Missing or incomplete metrics and logs
No request correlation to follow a single request across services
Manual, time‑consuming investigations with limited visibility
The system looks “healthy” from the outside (no alerts, few metrics, partial logs)
Engineers tail logs for hours and restart services blindly

Why it matters

Without observability, the system becomes a black box.
Without traces/metrics/logs you cannot spot slow requests, identify who triggered an error, or explain load spikes.

MELT: the four data pillars

Metrics: numeric indicators of performance and state
Events: system and user signals
Logs: structured records for detailed analysis
Traces: request path across services

Practical observability stack and tooling

Data collection models: Push vs Scrape

Push (service pushes data)

Used for logs, correlation IDs, and short‑lived jobs (batch/cron)
Requires delivery guarantees and retries

Scrape (collector pulls data)

Prometheus scrapes stable services over HTTP, typically on /metrics
Simple, scalable, resilient to temporary outages

Characteristic	Push (logs, short‑lived tasks)	Scrape (metrics)
Initiator	Service	Prometheus
Model	Asynchronous	Pull
Requirements	Agent/exporter	HTTP `/metrics`

Prometheus exporters and Node Exporter

Exporter: adapter that exposes metrics in Prometheus format
Node Exporter: OS/hardware metrics on port 9100
Other exporters: Blackbox, Postgres, JMX, NGINX, Redis

Prometheus: data model and key types

Time series = metric name + labels + value + timestamp
Types: Counter, Gauge, Histogram, Summary
Key functions: rate, irate, delta, idelta, aggregations, comparisons, absent, sort, sort_desc, timestamp

Grafana: visualization and alerting

Unified UI for metrics, logs, and events
Dashboards and alert rules with history, mute/silence, and notification policies
Typical flow: Grafana queries Prometheus for metrics and Loki for logs; panels can include Uptime Kuma and Kubernetes events

Logs: Loki + Promtail

Apps write structured JSON to stdout
Promtail discovers, parses, enriches, and ships logs to Loki
Loki indexes by labels for fast filtering and correlation

Lightweight request tracing via correlation (Node.js)

Assign a unique requestId per inbound request
Propagate with AsyncLocalStorage; add to every log line (e.g., pino)
Filter by requestId in Grafana/Loki to reconstruct paths; pair with latency/error metrics

Events: Grafana + Uptime Kuma + Kubernetes

External/internal uptime checks and Kubernetes events correlated with metrics/logs

Alerts

Rules on PromQL and log queries; notify Slack/Email/etc.; escalate and silence appropriately; track history

Summary & highlights

Monitoring is continuous measurement; evaluation is periodic value assessment
Golden Signals (latency, traffic, errors, saturation) focus teams on what matters
A complete monitoring system blends metrics, observability analysis, and alerting
Track host, application, network, server pool, and external dependency metrics
Practical stack: Prometheus (metrics), Loki/Promtail (logs), Grafana (viz/alerts), lightweight tracing via correlation IDs, uptime and events context

Future Improvements

Move toward an OpenTelemetry‑native stack with a single, vendor‑neutral collector and richer testing signals.

Grafana Alloy

Unify collection: One agent for metrics, logs, and traces.

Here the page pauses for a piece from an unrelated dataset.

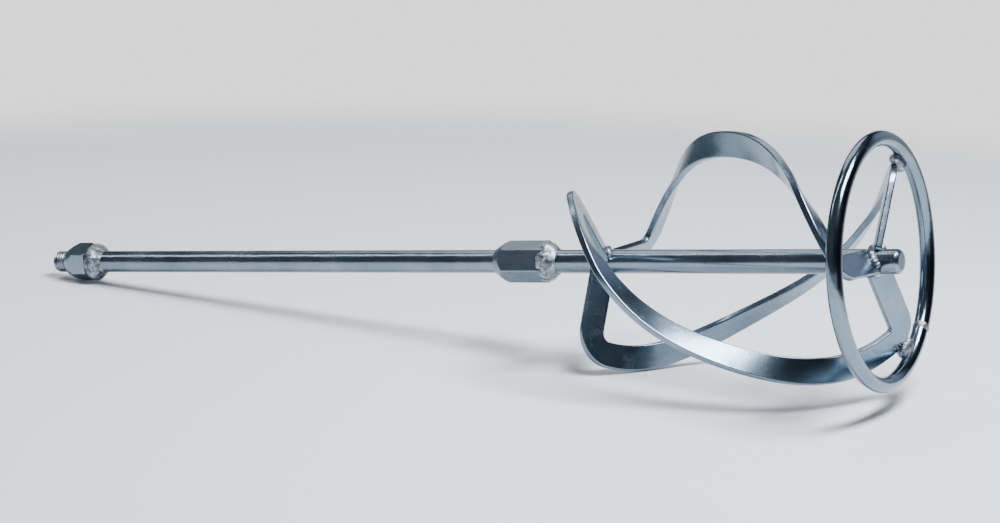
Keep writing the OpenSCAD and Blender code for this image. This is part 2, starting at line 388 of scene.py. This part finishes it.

Replace scattered scrape/shipper configs with Alloy pipelines.
Deploy model: Run as DaemonSet on Kubernetes (or systemd on VMs).
Pipelines:
- prometheus.scrape → prometheus.remote_write (metrics to Prometheus)
- otelcol.receiver.otlp → tempo.write (traces) and loki.write (logs)
- loki.source.file/loki.source.kubernetes → loki.write (replace Promtail)
Benefits: Fewer agents, consistent relabeling, batching/retries/backpressure in one place.

OpenTelemetry

Standardize context: Use W3C traceparent and baggage; keep x-request-id as a fallback/correlation.
Instrument services: Adopt OTel SDK/auto‑instrumentation for HTTP, DB, and queue clients. Export via OTLP to Alloy.
Metrics + exemplars: Emit OTel metrics and link to traces; Alloy forwards to Prometheus RW for dashboards/SLOs.
Backends: Traces in Tempo; logs in Loki; metrics in Prometheus — all queried via Grafana.
Sampling: Start with 1–10% head sampling; enable tail sampling for slow/error spans on critical paths.

Remove Promtail

Migration: Move scrape/label/parser logic to Alloy (loki.source.* + loki.write). Decommission the Promtail DaemonSet.
Parity: Preserve existing labels (service, env, namespace, pod) to keep dashboards/alerts intact.

k6 integration

Workload testing: Add k6 smoke/load tests in CI and scheduled runs.
Metrics export: Send k6 metrics to Prometheus (remote_write or xk6‑output‑prometheus‑remote) for Grafana dashboards and burn‑rate alerts.
Scenarios: Use k6 browser for UX‑level checks; consider the k6 operator for Kubernetes‑native distributed tests.
Correlation: Annotate dashboards with test runs; compare latency/error budgets before/after releases.

Next steps (incremental)

PoC Alloy in non‑prod; mirror current Promtail and Prometheus scrape targets.
Instrument one service with OTel and ship OTLP to Alloy; verify traces in Tempo and exemplars in Grafana.
Migrate log pipelines; remove Promtail; update runbooks.